> **The task**
Identify the lines that contain the word "This" and copy each one.
---------- Information supplied
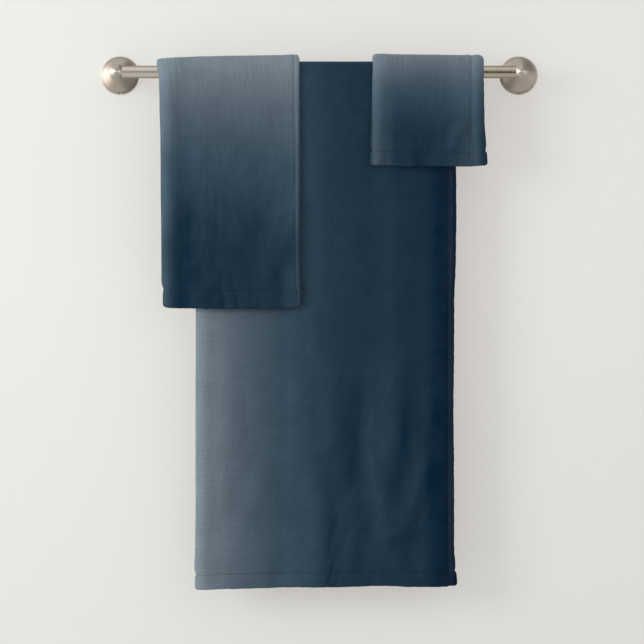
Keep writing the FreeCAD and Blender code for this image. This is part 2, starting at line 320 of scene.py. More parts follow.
--------------------
---------- Information supplied
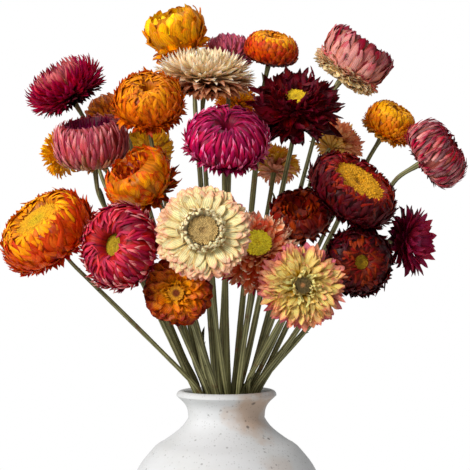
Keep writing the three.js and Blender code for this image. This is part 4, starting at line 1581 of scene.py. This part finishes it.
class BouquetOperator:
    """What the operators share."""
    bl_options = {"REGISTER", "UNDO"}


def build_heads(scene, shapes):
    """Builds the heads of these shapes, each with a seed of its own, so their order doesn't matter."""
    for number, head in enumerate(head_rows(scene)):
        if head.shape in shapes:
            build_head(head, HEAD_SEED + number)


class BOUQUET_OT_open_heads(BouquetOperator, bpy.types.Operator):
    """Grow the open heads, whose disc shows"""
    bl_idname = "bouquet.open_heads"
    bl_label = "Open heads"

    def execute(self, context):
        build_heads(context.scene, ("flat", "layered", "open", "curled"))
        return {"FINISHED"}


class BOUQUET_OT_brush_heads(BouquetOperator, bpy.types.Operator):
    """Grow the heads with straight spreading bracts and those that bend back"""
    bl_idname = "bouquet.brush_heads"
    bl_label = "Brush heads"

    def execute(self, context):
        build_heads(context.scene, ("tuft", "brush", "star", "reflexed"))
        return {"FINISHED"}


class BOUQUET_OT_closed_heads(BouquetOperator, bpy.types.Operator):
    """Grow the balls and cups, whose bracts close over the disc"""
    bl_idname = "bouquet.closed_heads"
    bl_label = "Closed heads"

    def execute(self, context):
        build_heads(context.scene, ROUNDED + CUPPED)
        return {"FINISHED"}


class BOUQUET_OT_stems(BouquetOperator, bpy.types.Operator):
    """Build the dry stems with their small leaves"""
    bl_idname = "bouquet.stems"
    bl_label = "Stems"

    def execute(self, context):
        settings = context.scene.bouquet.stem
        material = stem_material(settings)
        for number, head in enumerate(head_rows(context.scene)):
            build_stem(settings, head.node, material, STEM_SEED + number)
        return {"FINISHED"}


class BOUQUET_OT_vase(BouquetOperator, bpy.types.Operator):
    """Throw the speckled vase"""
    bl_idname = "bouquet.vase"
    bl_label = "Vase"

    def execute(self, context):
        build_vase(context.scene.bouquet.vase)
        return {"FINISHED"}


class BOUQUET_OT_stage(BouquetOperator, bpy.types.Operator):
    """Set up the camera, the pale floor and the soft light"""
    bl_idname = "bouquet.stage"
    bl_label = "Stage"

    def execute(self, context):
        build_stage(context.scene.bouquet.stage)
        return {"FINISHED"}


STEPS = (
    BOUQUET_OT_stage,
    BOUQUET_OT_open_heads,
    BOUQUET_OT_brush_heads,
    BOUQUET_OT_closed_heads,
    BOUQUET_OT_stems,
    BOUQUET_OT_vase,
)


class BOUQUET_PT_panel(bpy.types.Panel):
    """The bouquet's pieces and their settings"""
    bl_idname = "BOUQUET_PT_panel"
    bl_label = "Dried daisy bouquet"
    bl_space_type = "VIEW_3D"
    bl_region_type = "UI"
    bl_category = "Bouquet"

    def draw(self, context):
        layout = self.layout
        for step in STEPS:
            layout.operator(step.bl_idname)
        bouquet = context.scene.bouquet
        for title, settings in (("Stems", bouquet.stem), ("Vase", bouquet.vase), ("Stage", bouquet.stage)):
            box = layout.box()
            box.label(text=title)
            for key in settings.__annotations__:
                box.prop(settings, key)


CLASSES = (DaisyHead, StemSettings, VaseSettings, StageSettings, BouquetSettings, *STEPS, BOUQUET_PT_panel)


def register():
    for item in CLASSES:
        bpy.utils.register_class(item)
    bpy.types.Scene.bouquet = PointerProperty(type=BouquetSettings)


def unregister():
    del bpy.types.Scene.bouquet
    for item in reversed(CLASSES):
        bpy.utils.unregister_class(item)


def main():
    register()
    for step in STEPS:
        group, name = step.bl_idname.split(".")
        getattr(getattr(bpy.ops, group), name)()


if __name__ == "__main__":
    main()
--------------------
> **The answer**
Keep writing the FreeCAD and Blender code for this image. This is part 2, starting at line 320 of scene.py. More parts follow.
Keep writing the three.js and Blender code for this image. This is part 4, starting at line 1581 of scene.py. This part finishes it.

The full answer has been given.